La dépénalisation a également eu des effets bénéfiques sur le budget de la justice de l’Etat. Les arrestations pour possession de marijuana ont chuté de 95% depuis 2010, ce qui s’est traduit par une réduction radicale des dépenses liées au traitement administratif, aux procédures judiciaires et à la détention.

Cette manne économique a fortement influencé la perception du commerce légal de cannabis aux Etats-Unis, à tel point que plusieurs Etats ont été obligés de passer par un referendum, en novembre dernier, afin de délibérer sur la question. Résultat : la Californie, le Nevada et le Massachussetts viennent s’ajouter à la liste des Etats où la vente de cannabis à usage récréatif est désormais légale. Au-delà de la frontière, le Canada s’apprête également à leur emboiter le pas.

Le débat sur la dépénalisation est relancé en Europe

En France, la Commission nationale consultative des droits de l’homme (CNCDH), une structure officielle dotée d’une autorité administrative indépendante, a récemment recommandé la décriminalisation la consommation de cannabis.

Face à l’échec de la répression, les débats sur la dépénalisation et sur la régulation de la consommation de cannabis gagnent du terrain au sein des parlements et des autorités législatives, de la France à la Suisse. Le Pr.
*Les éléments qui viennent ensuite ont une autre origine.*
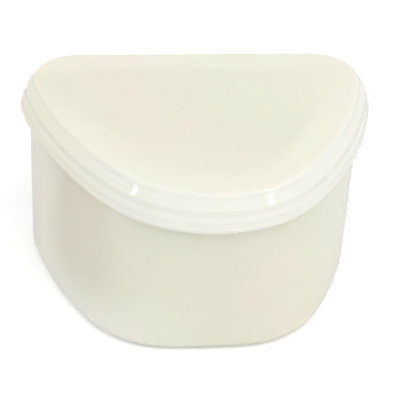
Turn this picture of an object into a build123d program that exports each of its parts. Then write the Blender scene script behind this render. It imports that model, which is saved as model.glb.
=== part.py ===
"""Denture case: a D-shaped tub, a stepped lid hinged on its flat back, and a lift-out strainer basket.

Millimetres, +Z up. The curved front faces -Y, the flat back faces +Y, and the case is symmetric about X = 0.
The origin lies on the surface that the case stands on, at the middle of its overall width and depth.
"""
from build123d import *
from math import atan2, cos, degrees, radians, sin, sqrt
import os

# ---- lid outline, seen from above ----
LID_WIDTH = 95.0
LID_DEPTH = 74.5
LID_CORNER_R = 15.5           # the two back corners
LID_SIDE_R = 100.0            # the long curve from a back corner to the front
LID_FRONT_R = 35.0            # the round front
FRONT_HALF_ANGLE = 2.5        # degrees of the front that the middle arc turns, each side of the centre line

# ---- tub outline at the underside, which is flatter in front than the lid ----
BASE_WIDTH = 88.8
BASE_DEPTH = 62.5
BASE_CORNER_R = 14.0
BASE_SIDE_R = 97.0
BASE_FRONT_CORNER_R = 26.0
BASE_FRONT_R = 240.0
BASE_BACK_SET_IN = 3.0        # how far the underside's back lies in front of the lid's back

# ---- heights ----
LIP_Z = 45.0                  # lower edge of the lid
LIP_OVERLAP = 3.4             # how far the lid's skirt reaches down over the tub's rim
CROWN_RISE = 0.5              # the lid's middle above its plateau's edge
CROWN_CORNER_R = 3.0          # corner radius of the plateau's flat middle, inside its soft roll-off

# ---- lid section: each corner is (inset from the outermost edge, height above the lip) ----
LIP_EDGE_R = 0.4
LIP_BEAD = (0.0, 1.1)         # upper edge of the bead that runs round the lip
LIP_BEAD_R = 0.4
LIP_GROOVE = (0.2, 1.6)       # where the bead meets the lip's face
LIP_GROOVE_R = 0.4
LOWER_SHOULDER = (0.5, 3.0)
LOWER_SHOULDER_R = 1.0
LOWER_CREASE = (1.2, 4.2)
UPPER_SHOULDER = (1.5, 5.8)
UPPER_SHOULDER_R = 1.2
UPPER_CREASE = (3.1, 7.8)
CREASE_R = 1.0
PLATEAU_EDGE = (3.8, 9.3)
PLATEAU_EDGE_R = 1.2

# ---- walls and clearances ----
LID_WALL = 1.8
LID_INSIDE_R = 1.0            # rounding where the lid's ceiling meets its riser
SKIRT_GAP = 0.55              # between the lid's skirt and the tub's rim
TUB_WALL = 1.8
TUB_FLOOR = 2.0
TUB_FOOT_R = 3.5              # rounding round the underside
TUB_INSIDE_R = 2.0            # rounding round the floor inside
RIM_EDGE_R = 0.4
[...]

Pierre-Yves Geoffard précise :

Les pays qui, comme la France, en restent encore à une ligne répressive feraient bien de tirer les leçons de ce qui se passe ailleurs. Car si on connaît déjà les coûts de la prohibition, si son échec tant du point de vue de la santé publique que de la lutte contre le crime organisé sont bien établis et documentés, la mise en œuvre pratique de la légalisation fournit maintenant plusieurs expériences en grandeur réelle, permettant d’affiner l’évaluation de telles politiques.

Aborder la question de la légalisation en Tunisie, suscite de vives polémiques. On tolère plus facilement la consommation des drogues conventionnelles (alcool et tabac). Mais quand il s’agit de cannabis, les Tunisiens font preuve d’intolérance. Peu importe si dans notre pays 5.200 détenus, soit 1 sur 5, sont emprisonnés pour consommation de cannabis.